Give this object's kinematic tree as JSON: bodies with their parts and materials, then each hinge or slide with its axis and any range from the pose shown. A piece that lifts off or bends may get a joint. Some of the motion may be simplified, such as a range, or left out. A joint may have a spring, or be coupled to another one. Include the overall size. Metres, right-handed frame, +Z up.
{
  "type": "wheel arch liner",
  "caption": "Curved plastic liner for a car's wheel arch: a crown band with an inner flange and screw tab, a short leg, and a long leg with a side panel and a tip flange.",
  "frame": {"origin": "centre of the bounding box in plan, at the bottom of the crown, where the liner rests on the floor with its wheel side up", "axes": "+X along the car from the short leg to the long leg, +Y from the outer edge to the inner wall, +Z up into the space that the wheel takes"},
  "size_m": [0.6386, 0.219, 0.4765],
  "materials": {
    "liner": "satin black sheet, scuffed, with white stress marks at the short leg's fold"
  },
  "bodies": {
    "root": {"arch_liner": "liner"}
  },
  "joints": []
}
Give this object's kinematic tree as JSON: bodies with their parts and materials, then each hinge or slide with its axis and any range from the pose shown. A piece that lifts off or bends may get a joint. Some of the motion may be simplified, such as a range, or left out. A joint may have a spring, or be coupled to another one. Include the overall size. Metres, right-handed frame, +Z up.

**********

▸ **Objective**: The records above are to be repeated exactly, in their entirety.

▸ **Exercise response**:
Give this object's kinematic tree as JSON: bodies with their parts and materials, then each hinge or slide with its axis and any range from the pose shown. A piece that lifts off or bends may get a joint. Some of the motion may be simplified, such as a range, or left out. A joint may have a spring, or be coupled to another one. Include the overall size. Metres, right-handed frame, +Z up.
{
  "type": "wheel arch liner",
  "caption": "Curved plastic liner for a car's wheel arch: a crown band with an inner flange and screw tab, a short leg, and a long leg with a side panel and a tip flange.",
  "frame": {"origin": "centre of the bounding box in plan, at the bottom of the crown, where the liner rests on the floor with its wheel side up", "axes": "+X along the car from the short leg to the long leg, +Y from the outer edge to the inner wall, +Z up into the space that the wheel takes"},
  "size_m": [0.6386, 0.219, 0.4765],
  "materials": {
    "liner": "satin black sheet, scuffed, with white stress marks at the short leg's fold"
  },
  "bodies": {
    "root": {"arch_liner": "liner"}
  },
  "joints": []
}
Give this object's kinematic tree as JSON: bodies with their parts and materials, then each hinge or slide with its axis and any range from the pose shown. A piece that lifts off or bends may get a joint. Some of the motion may be simplified, such as a range, or left out. A joint may have a spring, or be coupled to another one. Include the overall size. Metres, right-handed frame, +Z up.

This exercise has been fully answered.